Then I'm not sure the result is very interesting by itself, unless we
can find a way to use that result for estimating how long will it take
to perform fontifications in some practical use cases that we care
about, and compare that to what we have now in those use cases.

> I redid the benchmark, but without his reuse patch, just to see how much time is spent on creating query objects. So fortifying 40 lines for 463 times takes 6.92s (according to Emacs, 7.30s according to the profiler). That counts to 0.0158s per call to font-lock-region, of which 0.0104s is spent on creating the query object.

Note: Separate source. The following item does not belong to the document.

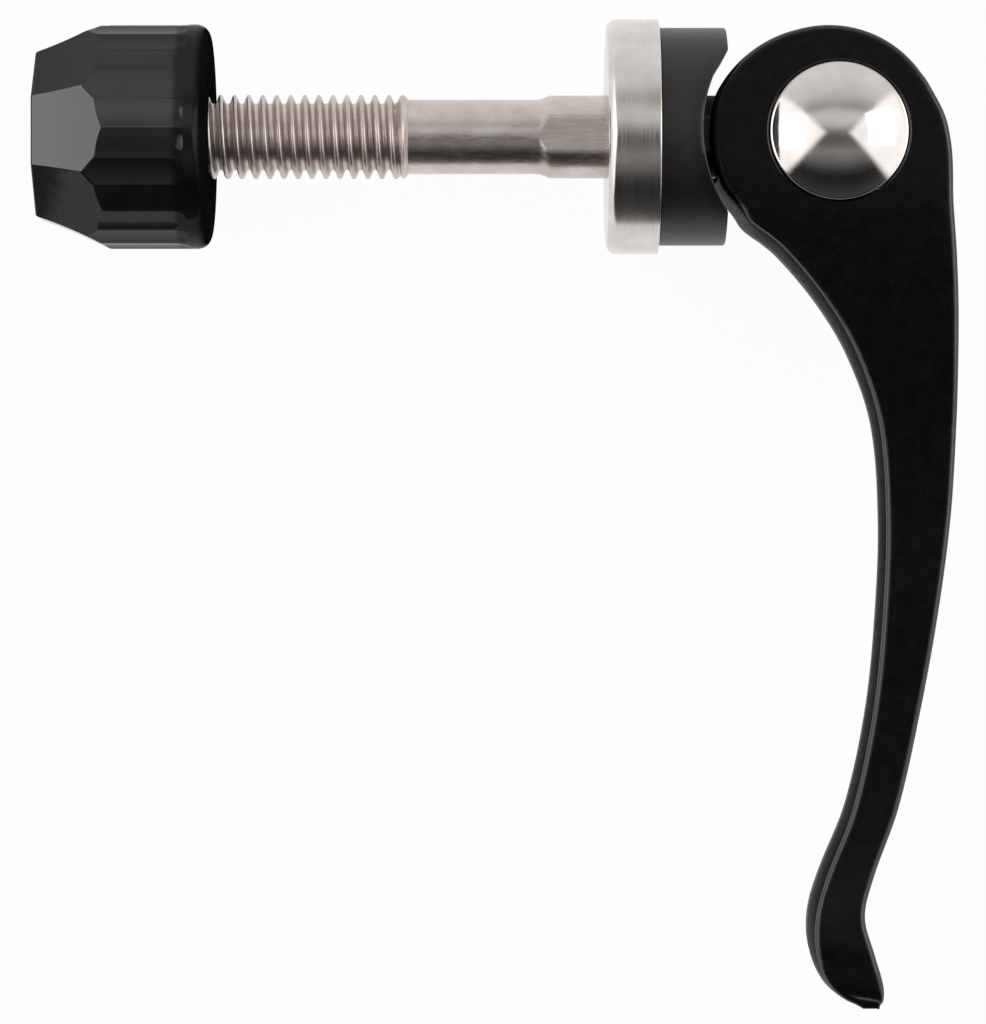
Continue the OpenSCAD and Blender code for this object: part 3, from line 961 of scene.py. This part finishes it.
# Each row of the arm: how far below the pin's axis, then left edge, right edge and width along Z
ARM_ROWS = np.array([
    [-0.50 * HEAD_R, -0.50 * HEAD_R, 0.735 * HEAD_R, HEAD_W],
    [-0.25 * HEAD_R, -0.60 * HEAD_R, 0.893 * HEAD_R, HEAD_W],
    [-0.10 * HEAD_R, -0.65 * HEAD_R, 0.957 * HEAD_R, HEAD_W],
    [0.08 * HEAD_R, -0.71 * HEAD_R, 0.994 * HEAD_R, HEAD_W],
    [0.40 * HEAD_R, -0.80 * HEAD_R, 1.03 * HEAD_R, HEAD_W],
    [0.68 * HEAD_R, -0.85 * HEAD_R, 1.048 * HEAD_R, HEAD_W - 0.1],
    [0.84 * HEAD_R, -0.765 * HEAD_R, 1.06 * HEAD_R, HEAD_W - 0.2],
    [0.135 * ARM_LEN, -4.00, 8.50, HEAD_W - 0.4],
    [0.190 * ARM_LEN, -1.15, 8.65, HEAD_W - 0.9],
    [0.250 * ARM_LEN, 1.05, 8.68, (HEAD_W + ARM_W) / 2],
    [0.330 * ARM_LEN, 2.72, 8.60, ARM_W + 0.5],
    [0.440 * ARM_LEN, 3.25, 8.20, ARM_W],
    [0.550 * ARM_LEN, 3.02, 7.30, ARM_W],
    [0.660 * ARM_LEN, 2.33, 6.06, ARM_W],
    [0.770 * ARM_LEN, 0.88, 4.50, ARM_W + 0.4],
    [0.850 * ARM_LEN, -1.05, 2.70, (ARM_W + TIP_W) / 2],
    [0.893 * ARM_LEN, -1.78, 2.08, TIP_W - 0.4],
    [0.935 * ARM_LEN, -1.75, 2.76, TIP_W],
    [0.970 * ARM_LEN, -0.85, 3.38, TIP_W - 0.5],
    [0.990 * ARM_LEN, 0.45, 3.40, TIP_W - 1.4],
    [ARM_LEN, 1.80, 3.00, TIP_W - 2.4],
])


def smooth_rows(rows, d):
    """A smooth curve through rows, whose first number is the distance: a cubic between each two
    rows whose slope at a row is that of the line from the row before to the row after."""
    at = rows[:, 0]
    last = len(rows) - 1
    before = rows[np.maximum(np.arange(last + 1) - 1, 0)]
    after = rows[np.minimum(np.arange(last + 1) + 1, last)]
    slope = (after - before) / (after[:, :1] - before[:, :1])
    i = np.clip(np.searchsorted(at, d, side="right") - 1, 0, last - 1)
    h = (at[i + 1] - at[i])[:, None]
    t = np.clip((d[:, None] - at[i][:, None]) / h, 0, 1)
    start = (2 * t ** 3 - 3 * t ** 2 + 1) * rows[i] + (t ** 3 - 2 * t ** 2 + t) * h * slope[i]
    end = (3 * t ** 2 - 2 * t ** 3) * rows[i + 1] + (t ** 3 - t ** 2) * h * slope[i + 1]
    return start + end


def drum_edges(x, y, radius, heights):
    """Left and right edge of a circle at some heights. Where a height misses the circle, the two
    edges cross over, so that a union or an intersection with it still comes out right."""
    reach = np.sqrt(np.maximum(radius ** 2 - (heights - y) ** 2, 0))
    missed = np.abs(heights - y) >= radius
    return np.where(missed, 99.0, x - reach), np.where(missed, -99.0, x + reach)


def cam_left_edge(heights):
    """Left edge of the cam: that of what a drum round the pin and the two ramps' drums share."""
    hold = drum_edges(0, 0, CAM_R, heights)[0]
    ramp_on = drum_edges(RAMP_X, RAMP_ON_Y, RAMP_R, heights)[0]
    ramp_off = drum_edges(RAMP_X, RAMP_OFF_Y, RAMP_R, heights)[0]
    return np.maximum(np.maximum(hold, ramp_on), ramp_off)


def lever_edges():
    """Left edge, right edge and half width at heights from the top of the head to the tip. Heights
    are close together where the head's circle and the tip turn across the view."""
    lean = np.radians(np.arange(1.5, 100, 2.25))
    head = HEAD_Y + HEAD_R * np.cos(lean)
    arm = np.arange(head[-1] - ROW_STEP, -0.94 * ARM_LEN, -ROW_STEP)
    tip = -ARM_LEN + (arm[-1] + ARM_LEN) * (1 - np.sin(np.linspace(0, math.pi / 2, 22)[1:]))
    y = np.concatenate([head, arm, tip])
    rows = smooth_rows(ARM_ROWS, -y)
    inside_rows = -y >= ARM_ROWS[0, 0]
    head_left, head_right = drum_edges(HEAD_X, HEAD_Y, HEAD_R, y)
    cam_left = cam_left_edge(y)
    head_left = soft_min(head_left, cam_left, CAM_EDGE)
    left = np.where(inside_rows, soft_min(head_left, rows[:, 1], ARM_BLEND), head_left)
    right = np.where(inside_rows, -soft_min(-head_right, -rows[:, 2], ARM_BLEND), head_right)
    half = np.where(inside_rows, rows[:, 3], HEAD_W) / 2
    return y, left, right, half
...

That seems to tell me if we optimize away the query object creation we can make font-locking very very fast?

According to your benchmarks, it is already very fast: 16 msec is a
negligible time interval.  Of course, 40 is a somewhat arbitrary
number, but to get a less arbitrary one, we should determine it from
some concrete scenarios, such as the 512-character chunk JIT font-lock
uses during redisplay, or the number of lines on a typical window
that's important when one scrolls with C-v/M-v, etc.

> If we expose "compiled query” we don’t need to cache them either.

Then the Lisp program will have to do that, which is even worse,
because the problems I described will now have to be solved by Lisp
application programmers, each time anew.

> Benchmark 3: fontify all of xdisp.c, 40 lines at a time.
> took 88.28, of which 5.00 is GC (4 gc runs), loop count: 905
> 
> font-lock: 88.28s -> 0.1997285067873303 / loop

So we already have an order-of-magnitude speed-up with tree-sitter: we
go from 200 msec down to 16 msec.  Also, 200 msec is above the
threshold of human perception of a response delay, whereas 16 msec is
way below that threshold.  With such significantly faster font-lock, I
wouldn't bother caching anything, at least not yet, not unless someone
comes up with a practical use case where the query-compilation part
really makes a significant practical difference in terms of absolute
response times.

Bottom line: I think the 6-msec speedup (from 16 to 10) in the
scenario that was used in these benchmarks doesn't justify the
complexities of caching the queries, given the overall excellent
performance we get with tree-sitter.  Caching is an optimization, and
in this case it sounds like doing that now would be a premature
optimization.

Thanks.